● WORK TO DO:
Where a line holds the string "from", return that line.

● STORED DATA:

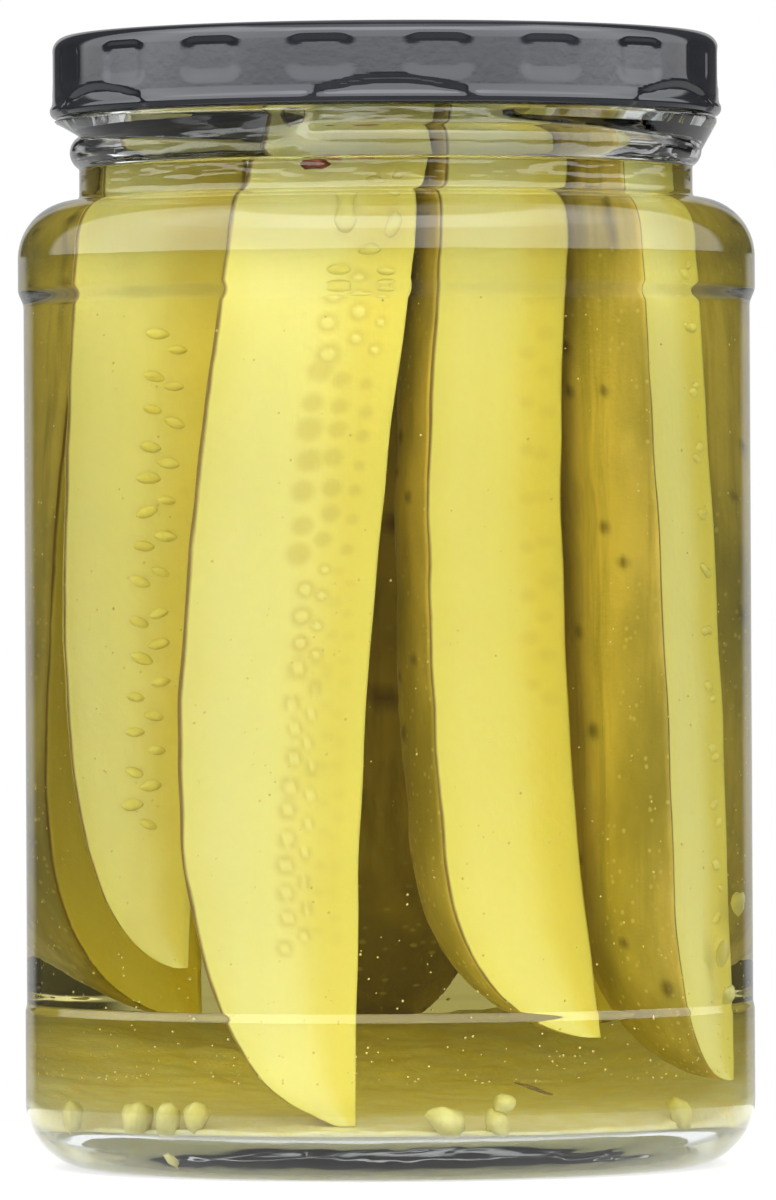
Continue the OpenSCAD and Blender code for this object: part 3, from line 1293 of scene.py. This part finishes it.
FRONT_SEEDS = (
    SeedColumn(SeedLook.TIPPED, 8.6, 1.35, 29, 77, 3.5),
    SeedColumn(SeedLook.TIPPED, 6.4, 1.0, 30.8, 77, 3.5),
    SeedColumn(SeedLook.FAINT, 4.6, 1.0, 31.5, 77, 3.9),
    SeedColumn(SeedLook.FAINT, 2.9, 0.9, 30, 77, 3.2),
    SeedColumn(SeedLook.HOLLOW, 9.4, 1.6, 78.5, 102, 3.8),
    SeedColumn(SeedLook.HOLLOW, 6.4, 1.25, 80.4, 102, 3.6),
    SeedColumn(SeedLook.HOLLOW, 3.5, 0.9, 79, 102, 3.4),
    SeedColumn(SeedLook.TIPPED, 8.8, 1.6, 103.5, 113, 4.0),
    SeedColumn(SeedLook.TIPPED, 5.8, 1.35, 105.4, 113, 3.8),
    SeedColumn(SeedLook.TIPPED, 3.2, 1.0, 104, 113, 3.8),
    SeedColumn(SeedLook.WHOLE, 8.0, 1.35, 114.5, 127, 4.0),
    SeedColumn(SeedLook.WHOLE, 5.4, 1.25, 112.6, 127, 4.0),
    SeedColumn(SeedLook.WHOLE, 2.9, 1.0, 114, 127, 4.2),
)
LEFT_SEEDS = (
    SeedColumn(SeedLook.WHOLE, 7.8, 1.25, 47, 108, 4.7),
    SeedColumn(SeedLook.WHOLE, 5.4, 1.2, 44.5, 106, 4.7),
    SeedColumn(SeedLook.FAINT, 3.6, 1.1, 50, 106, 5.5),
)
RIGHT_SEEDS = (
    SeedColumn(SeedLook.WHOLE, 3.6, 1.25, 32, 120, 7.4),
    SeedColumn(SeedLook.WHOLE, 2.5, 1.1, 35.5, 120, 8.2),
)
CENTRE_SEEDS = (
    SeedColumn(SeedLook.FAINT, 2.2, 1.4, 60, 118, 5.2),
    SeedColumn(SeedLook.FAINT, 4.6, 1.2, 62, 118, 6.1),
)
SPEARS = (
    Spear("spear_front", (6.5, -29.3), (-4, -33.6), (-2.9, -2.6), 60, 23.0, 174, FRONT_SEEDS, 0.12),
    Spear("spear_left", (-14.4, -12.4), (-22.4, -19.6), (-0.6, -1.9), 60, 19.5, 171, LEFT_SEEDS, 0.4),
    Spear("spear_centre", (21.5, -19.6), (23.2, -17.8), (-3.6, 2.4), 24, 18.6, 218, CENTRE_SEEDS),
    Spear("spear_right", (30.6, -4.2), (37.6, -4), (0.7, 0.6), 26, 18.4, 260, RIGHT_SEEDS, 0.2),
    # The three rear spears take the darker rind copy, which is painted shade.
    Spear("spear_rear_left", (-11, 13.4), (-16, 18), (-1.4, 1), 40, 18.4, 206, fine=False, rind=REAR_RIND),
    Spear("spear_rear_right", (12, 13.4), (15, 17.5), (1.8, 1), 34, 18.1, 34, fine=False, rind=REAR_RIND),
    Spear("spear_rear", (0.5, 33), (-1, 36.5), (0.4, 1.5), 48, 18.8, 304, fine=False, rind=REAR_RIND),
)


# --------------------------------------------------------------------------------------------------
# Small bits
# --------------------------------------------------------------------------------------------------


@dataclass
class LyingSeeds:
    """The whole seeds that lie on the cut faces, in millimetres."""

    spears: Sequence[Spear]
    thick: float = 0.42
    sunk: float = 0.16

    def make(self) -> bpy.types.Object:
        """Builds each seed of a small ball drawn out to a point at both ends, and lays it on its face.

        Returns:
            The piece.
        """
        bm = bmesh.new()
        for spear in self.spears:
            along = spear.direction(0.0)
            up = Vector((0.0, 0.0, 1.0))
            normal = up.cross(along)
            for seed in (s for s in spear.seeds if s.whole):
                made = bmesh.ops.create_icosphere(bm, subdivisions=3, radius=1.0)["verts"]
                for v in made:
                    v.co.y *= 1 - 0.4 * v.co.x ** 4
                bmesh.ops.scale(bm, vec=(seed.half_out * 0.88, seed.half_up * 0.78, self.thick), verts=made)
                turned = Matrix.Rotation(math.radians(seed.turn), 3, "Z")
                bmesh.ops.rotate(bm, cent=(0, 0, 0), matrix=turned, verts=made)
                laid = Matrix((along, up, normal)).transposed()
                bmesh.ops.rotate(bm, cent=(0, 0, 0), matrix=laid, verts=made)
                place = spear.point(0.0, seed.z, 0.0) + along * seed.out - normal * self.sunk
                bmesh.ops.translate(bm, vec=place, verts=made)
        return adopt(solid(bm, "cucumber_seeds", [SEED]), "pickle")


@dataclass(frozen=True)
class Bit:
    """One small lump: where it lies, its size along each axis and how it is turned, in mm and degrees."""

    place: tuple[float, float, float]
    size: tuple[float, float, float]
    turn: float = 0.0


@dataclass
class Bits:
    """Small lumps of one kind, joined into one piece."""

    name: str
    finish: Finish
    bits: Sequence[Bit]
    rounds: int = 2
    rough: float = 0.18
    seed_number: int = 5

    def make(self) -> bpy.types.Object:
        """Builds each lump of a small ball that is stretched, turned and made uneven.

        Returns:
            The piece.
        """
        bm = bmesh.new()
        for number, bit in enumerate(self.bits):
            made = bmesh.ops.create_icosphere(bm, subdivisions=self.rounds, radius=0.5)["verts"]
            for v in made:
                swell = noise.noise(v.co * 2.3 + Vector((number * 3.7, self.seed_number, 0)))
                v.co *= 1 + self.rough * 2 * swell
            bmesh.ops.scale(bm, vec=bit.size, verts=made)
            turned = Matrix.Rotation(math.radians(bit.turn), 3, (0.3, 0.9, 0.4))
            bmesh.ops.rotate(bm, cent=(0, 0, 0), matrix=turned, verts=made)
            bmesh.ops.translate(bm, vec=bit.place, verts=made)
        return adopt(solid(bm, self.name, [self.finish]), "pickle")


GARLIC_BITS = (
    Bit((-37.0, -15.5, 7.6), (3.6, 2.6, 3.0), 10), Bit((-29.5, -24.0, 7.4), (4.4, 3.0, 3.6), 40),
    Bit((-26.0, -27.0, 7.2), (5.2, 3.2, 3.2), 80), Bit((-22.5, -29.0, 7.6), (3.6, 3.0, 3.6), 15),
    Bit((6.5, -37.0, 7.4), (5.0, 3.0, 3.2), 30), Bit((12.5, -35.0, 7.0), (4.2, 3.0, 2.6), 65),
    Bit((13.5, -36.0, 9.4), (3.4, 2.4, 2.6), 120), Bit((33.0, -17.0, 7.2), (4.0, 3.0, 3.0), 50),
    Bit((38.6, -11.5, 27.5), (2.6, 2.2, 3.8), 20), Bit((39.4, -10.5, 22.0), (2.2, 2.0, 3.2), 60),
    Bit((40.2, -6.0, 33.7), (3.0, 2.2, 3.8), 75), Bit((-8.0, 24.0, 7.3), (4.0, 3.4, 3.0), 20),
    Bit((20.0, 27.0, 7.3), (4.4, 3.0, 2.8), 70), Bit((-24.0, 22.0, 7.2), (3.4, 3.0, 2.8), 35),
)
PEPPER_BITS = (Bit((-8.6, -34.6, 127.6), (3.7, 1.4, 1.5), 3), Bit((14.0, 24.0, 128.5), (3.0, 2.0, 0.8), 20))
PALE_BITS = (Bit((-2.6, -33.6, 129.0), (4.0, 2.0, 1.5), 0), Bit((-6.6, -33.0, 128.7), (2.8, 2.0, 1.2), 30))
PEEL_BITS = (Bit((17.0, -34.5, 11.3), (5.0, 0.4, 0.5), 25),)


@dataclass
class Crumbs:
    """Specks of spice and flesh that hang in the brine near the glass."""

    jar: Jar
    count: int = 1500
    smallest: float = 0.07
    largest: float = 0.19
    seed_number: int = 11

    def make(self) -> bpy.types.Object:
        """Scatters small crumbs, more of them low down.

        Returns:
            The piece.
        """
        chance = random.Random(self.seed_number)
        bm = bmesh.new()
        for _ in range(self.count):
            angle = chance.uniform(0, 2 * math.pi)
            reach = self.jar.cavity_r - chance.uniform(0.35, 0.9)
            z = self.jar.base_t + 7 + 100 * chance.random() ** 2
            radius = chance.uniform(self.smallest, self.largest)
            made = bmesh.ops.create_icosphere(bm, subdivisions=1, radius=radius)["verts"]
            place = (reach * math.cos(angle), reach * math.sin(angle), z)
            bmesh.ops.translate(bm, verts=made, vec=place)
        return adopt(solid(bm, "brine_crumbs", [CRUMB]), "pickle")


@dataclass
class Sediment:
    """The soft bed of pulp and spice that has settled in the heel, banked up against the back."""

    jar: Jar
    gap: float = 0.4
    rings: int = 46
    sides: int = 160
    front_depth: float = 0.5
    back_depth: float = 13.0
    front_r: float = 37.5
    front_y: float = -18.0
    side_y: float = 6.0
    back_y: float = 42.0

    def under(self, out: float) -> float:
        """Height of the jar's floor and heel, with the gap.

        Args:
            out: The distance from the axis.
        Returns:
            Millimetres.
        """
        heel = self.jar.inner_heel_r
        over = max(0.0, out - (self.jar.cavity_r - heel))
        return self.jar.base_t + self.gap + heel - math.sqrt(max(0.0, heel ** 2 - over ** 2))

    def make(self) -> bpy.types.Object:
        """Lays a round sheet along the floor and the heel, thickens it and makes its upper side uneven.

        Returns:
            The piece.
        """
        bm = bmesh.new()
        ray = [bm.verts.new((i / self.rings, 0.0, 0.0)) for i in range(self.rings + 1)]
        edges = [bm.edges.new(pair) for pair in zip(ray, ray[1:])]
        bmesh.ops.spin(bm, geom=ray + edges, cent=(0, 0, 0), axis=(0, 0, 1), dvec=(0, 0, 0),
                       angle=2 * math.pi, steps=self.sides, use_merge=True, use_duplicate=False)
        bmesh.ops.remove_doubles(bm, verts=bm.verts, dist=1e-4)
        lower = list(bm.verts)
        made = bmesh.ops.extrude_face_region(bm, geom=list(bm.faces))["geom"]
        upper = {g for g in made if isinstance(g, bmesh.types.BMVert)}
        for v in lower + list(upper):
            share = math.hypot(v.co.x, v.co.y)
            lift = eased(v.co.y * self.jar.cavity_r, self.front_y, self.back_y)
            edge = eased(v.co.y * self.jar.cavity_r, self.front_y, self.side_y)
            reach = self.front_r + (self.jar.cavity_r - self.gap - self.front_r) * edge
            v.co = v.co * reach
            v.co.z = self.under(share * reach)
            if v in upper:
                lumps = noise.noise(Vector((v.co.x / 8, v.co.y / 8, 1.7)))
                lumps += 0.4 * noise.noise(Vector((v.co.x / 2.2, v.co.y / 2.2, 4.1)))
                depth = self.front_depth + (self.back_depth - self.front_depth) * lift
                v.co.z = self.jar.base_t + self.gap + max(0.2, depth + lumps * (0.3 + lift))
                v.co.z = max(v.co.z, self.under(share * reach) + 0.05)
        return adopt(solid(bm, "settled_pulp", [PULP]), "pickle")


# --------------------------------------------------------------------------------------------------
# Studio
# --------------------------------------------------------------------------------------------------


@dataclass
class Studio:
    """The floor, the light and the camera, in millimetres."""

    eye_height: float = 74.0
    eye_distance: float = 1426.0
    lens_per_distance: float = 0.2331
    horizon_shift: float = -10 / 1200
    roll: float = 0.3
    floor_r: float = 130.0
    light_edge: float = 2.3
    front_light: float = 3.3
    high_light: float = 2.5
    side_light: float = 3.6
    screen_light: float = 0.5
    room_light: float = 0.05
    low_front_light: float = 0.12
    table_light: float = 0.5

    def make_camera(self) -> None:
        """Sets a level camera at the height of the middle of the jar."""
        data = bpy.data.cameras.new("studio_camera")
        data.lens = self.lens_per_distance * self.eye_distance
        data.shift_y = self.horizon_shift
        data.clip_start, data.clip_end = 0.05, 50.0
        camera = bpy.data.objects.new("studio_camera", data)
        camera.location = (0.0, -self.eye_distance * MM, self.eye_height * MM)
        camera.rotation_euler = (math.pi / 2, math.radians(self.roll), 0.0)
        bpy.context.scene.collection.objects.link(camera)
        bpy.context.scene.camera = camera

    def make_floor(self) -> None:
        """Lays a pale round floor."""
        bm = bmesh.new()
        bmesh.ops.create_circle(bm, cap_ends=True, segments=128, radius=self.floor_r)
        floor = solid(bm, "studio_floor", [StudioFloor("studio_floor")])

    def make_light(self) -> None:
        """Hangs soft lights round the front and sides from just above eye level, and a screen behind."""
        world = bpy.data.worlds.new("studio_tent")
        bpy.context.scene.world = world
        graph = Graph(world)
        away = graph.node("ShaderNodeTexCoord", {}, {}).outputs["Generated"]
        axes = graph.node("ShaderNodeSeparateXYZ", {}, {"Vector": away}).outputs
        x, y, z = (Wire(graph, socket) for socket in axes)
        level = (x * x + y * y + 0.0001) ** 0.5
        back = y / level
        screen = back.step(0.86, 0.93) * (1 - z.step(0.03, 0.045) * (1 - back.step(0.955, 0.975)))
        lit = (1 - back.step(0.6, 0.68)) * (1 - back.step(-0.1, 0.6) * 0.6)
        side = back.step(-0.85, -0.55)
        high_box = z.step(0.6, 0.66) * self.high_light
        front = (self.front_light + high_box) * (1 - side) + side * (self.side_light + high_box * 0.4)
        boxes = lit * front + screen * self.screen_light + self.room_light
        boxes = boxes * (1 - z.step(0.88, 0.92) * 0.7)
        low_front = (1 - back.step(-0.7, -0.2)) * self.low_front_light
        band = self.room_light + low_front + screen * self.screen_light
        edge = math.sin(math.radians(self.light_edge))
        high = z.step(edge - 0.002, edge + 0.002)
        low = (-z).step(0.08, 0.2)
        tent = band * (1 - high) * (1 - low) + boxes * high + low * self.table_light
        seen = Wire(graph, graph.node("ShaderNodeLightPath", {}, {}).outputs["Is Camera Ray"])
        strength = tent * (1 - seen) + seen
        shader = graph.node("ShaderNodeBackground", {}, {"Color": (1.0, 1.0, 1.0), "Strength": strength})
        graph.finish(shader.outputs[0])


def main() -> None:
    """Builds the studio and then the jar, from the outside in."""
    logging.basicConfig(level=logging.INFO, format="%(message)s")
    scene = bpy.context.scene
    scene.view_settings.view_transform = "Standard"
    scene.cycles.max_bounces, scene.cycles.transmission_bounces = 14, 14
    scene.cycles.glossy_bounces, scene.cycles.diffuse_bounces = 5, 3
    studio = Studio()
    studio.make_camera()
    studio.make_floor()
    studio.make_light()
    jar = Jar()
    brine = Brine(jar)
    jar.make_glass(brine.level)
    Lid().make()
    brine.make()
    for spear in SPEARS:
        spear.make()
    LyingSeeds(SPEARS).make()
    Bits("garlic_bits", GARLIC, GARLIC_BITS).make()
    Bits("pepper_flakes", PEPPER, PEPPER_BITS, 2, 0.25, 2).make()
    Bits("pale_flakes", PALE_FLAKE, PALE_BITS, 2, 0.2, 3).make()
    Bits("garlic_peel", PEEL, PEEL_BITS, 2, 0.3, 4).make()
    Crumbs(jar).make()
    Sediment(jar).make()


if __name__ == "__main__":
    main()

● RESPONSE:
Continue the OpenSCAD and Blender code for this object: part 3, from line 1293 of scene.py. This part finishes it.
            out: The distance from the axis.
        """Hangs soft lights round the front and sides from just above eye level, and a screen behind."""
    """Builds the studio and then the jar, from the outside in."""